Given information:

● ● ● ● ●

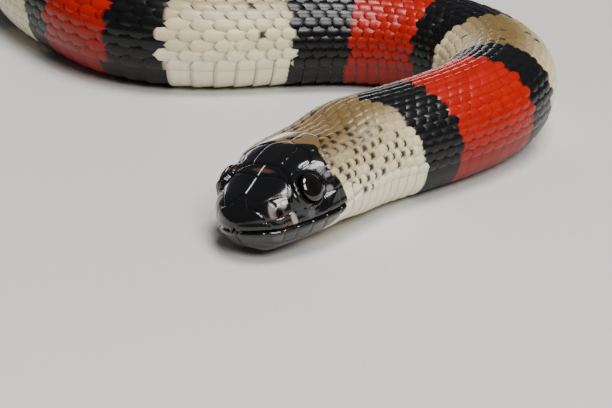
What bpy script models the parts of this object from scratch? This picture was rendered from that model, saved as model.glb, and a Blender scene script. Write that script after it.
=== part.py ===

● ● ● ● ●

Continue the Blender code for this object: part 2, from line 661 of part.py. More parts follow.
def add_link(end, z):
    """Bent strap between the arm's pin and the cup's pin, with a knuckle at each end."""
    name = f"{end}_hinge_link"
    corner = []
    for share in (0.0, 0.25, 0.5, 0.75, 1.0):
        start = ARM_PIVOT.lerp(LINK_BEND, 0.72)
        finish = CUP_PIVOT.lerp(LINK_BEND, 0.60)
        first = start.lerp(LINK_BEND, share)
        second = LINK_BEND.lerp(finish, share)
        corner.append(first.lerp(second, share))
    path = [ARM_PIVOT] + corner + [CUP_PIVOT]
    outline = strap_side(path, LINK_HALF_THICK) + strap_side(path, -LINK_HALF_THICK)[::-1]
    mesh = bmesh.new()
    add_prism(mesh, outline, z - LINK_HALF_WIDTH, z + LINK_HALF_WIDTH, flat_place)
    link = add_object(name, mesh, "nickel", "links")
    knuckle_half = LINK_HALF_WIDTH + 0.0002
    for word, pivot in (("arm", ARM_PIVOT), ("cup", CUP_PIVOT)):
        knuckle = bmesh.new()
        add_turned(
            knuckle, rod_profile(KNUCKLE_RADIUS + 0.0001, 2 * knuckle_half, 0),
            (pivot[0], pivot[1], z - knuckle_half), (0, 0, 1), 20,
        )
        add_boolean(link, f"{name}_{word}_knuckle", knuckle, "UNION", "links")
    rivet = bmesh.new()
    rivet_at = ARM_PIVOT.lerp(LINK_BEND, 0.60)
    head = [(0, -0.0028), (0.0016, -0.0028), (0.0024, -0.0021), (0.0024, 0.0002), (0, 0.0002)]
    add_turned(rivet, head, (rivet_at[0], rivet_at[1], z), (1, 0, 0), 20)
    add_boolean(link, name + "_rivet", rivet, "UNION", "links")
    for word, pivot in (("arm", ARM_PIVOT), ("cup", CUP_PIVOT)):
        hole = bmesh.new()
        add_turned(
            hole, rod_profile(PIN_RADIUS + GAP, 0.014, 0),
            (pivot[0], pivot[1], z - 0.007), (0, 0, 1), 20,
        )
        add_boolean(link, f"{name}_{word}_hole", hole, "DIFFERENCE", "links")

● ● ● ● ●

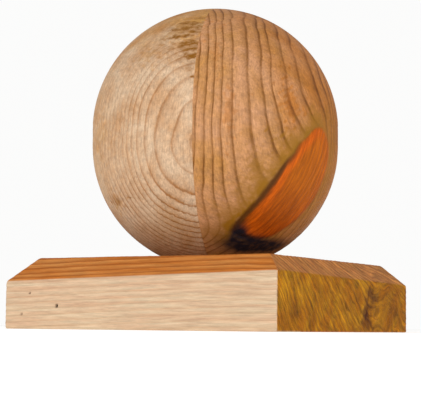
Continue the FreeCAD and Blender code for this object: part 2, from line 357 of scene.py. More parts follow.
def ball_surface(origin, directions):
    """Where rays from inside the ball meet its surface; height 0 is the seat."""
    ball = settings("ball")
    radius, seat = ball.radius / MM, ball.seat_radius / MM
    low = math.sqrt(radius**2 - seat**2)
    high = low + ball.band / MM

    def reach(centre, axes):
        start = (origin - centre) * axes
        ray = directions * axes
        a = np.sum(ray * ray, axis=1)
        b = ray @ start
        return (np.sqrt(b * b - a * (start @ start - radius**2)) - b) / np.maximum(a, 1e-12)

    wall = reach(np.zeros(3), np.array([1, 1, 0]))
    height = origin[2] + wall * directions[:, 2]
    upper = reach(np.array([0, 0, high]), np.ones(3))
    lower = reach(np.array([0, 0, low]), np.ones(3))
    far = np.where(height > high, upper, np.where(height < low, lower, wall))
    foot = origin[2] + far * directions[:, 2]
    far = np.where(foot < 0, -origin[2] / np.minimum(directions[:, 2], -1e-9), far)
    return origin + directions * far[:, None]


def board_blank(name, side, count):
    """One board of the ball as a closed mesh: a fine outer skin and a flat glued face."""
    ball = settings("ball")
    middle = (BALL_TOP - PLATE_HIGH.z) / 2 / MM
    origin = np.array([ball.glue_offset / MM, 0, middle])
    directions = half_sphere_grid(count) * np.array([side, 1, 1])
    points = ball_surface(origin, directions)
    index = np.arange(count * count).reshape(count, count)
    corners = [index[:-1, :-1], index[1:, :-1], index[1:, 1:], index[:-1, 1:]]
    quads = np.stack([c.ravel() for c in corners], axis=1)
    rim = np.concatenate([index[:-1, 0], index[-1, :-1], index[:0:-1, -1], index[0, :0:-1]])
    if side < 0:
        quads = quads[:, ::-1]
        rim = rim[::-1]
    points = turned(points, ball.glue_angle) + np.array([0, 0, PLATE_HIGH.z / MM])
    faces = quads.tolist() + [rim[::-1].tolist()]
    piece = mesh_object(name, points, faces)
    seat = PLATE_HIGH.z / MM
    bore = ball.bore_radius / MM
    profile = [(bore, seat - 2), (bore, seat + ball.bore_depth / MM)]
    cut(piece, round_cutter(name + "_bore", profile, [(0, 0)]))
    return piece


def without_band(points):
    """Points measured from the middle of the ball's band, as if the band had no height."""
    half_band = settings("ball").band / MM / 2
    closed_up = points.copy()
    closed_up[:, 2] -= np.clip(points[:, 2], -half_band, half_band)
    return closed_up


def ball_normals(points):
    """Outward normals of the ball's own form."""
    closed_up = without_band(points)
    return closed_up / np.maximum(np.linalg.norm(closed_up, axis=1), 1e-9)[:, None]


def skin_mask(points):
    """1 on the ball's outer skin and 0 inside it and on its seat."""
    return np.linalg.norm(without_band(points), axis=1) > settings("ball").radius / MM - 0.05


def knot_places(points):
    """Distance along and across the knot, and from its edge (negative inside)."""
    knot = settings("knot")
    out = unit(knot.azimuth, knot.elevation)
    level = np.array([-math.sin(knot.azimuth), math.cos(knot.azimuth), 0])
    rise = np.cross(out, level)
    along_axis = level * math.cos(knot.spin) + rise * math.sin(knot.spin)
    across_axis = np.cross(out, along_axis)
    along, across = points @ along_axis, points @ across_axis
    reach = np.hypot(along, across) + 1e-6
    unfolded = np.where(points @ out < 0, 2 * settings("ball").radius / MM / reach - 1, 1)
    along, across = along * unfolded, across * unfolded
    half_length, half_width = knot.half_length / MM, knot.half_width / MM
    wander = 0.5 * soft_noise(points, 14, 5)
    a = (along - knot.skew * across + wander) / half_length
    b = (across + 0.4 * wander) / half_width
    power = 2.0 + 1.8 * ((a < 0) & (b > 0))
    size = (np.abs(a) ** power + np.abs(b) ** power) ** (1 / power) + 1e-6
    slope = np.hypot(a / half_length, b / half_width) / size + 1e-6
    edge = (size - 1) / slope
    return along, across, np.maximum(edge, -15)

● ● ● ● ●

To be done: Begin with the line containing "Continue the FreeCAD", end with the line containing "high = low + ball.band / MM", and repeat every line in that stretch exactly.

Answer to this problem:
Continue the FreeCAD and Blender code for this object: part 2, from line 357 of scene.py. More parts follow.
def ball_surface(origin, directions):
    """Where rays from inside the ball meet its surface; height 0 is the seat."""
    ball = settings("ball")
    radius, seat = ball.radius / MM, ball.seat_radius / MM
    low = math.sqrt(radius**2 - seat**2)
    high = low + ball.band / MM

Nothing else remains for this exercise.